Danville and Junction City each had local option elections three years ago under this law. Danville voters passed a measure in which restaurants can apply for limited liquor licenses. In Junction City, the same kind of measure failed by a small margin.
Junction City will be able to have another local option vote on limited restaurant sales, Humphress said. However, Humphress said Junction City cannot have packaged liquor sales unless there is a wet vote in the county.
Hargis said that amounts to discrimination against small cities, and he is going to ask the Office of the Attorney General to make a ruling on the matter.

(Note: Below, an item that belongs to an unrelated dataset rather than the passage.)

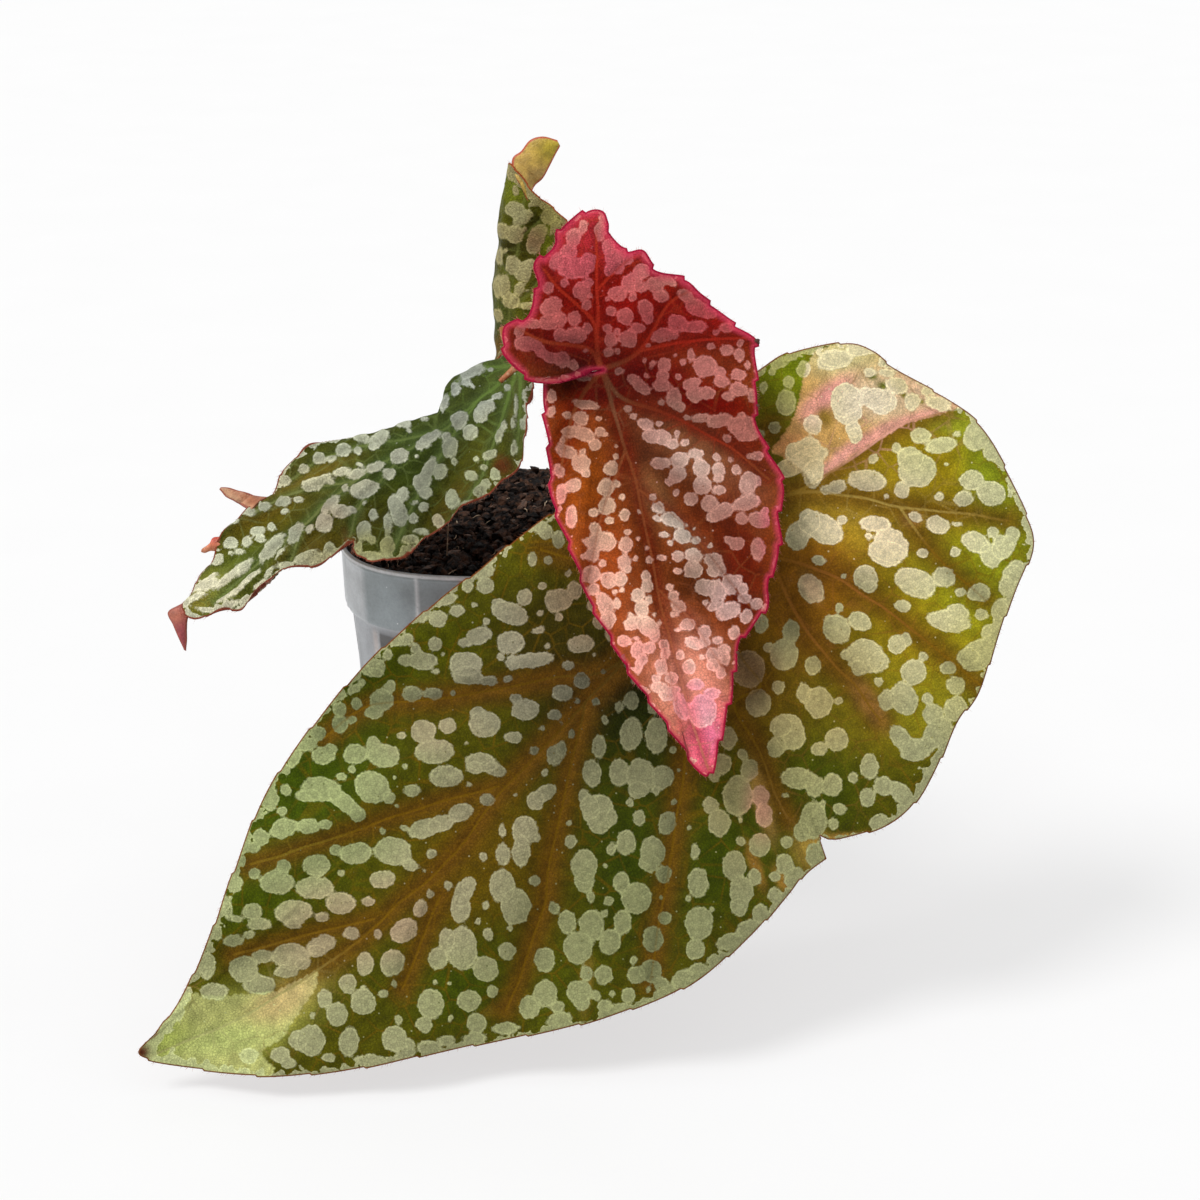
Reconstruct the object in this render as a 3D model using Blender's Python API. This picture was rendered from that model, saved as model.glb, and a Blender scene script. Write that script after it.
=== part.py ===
"""Potted begonia: a young spotted cane begonia in a translucent square nursery pot.

Sizes are in millimetres and become metres where a mesh is made. The middle of the pot's
underside is the origin, +Z is up, and the front of the plant faces -Y.
"""

import math
import random

import bpy
import numpy as np
from mathutils import Matrix

MM = 0.001

# Pot: rounded-square outline |x|^n + |y|^n = half^n
POT_HEIGHT = 120.0
POT_POWER = 3.0
POT_OUTER = [
    (0.0, 38.2), (1.2, 39.4), (8.0, 39.95), (10.0, 40.1), (94.0, 46.6), (96.0, 46.8),
    (100.6, 47.1), (101.4, 48.6), (102.6, 49.1), (117.8, 49.7), (118.4, 50.1), (120.0, 50.0),
]
POT_INNER = [(120.0, 49.0), (118.6, 48.5), (103.8, 47.9), (101.9, 45.9), (1.9, 38.4)]
PANEL_ROWS = (10.0, 94.0)
PANEL_DEPTH = 0.45
RIB_HEIGHT = 0.5
SIDE_ANGLES = (-45, -38, -31, -29.5, -26.5, -25, -16, -6, 6, 16, 25, 26.5, 29.5, 31, 38)
RIB_ANGLES = (26.5, 29.5)
PANEL_ANGLE = 25.0
DRAIN_HOLES = 8
DRAIN_RADIUS = 3.4
DRAIN_CIRCLE = 25.0

# Soil
SOIL_GAP = 0.35
SOIL_SIDE = [(2.3, 38.0), (101.9, 45.4), (104.1, 47.4)]
SOIL_EDGE_HALF = 47.8
SOIL_EDGE_DROP = 0.8
SOIL_MIDDLE_Z = 116.8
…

"It might take a judge" to sort out the law, Hargis said. "It's not about the store (any) more it's about equal rights."
Hargis says it's unfair for voters in larger cities to be able to vote for packaged liquor sales, but not voters in fifth and sixth class cities.
Hargis filed his ABC application based on his research of records from the 1940s that he says proves Junction City voted to go wet and that there was never another election to reverse that decision.
Here is Humphress' explanation of the 1940s and subsequent liquor laws:
At the time, cities in counties that had not had wet-dry votes were allowed to have local option votes. Junction City had an election to go wet.
Case law at the time developed something called a county-unit rule, meaning after those counties had a wet-dry vote then the outcome would apply to the cities in the county as well.
When Boyle County went dry, so did Danville and Junction City, even though both cities were wet at the time.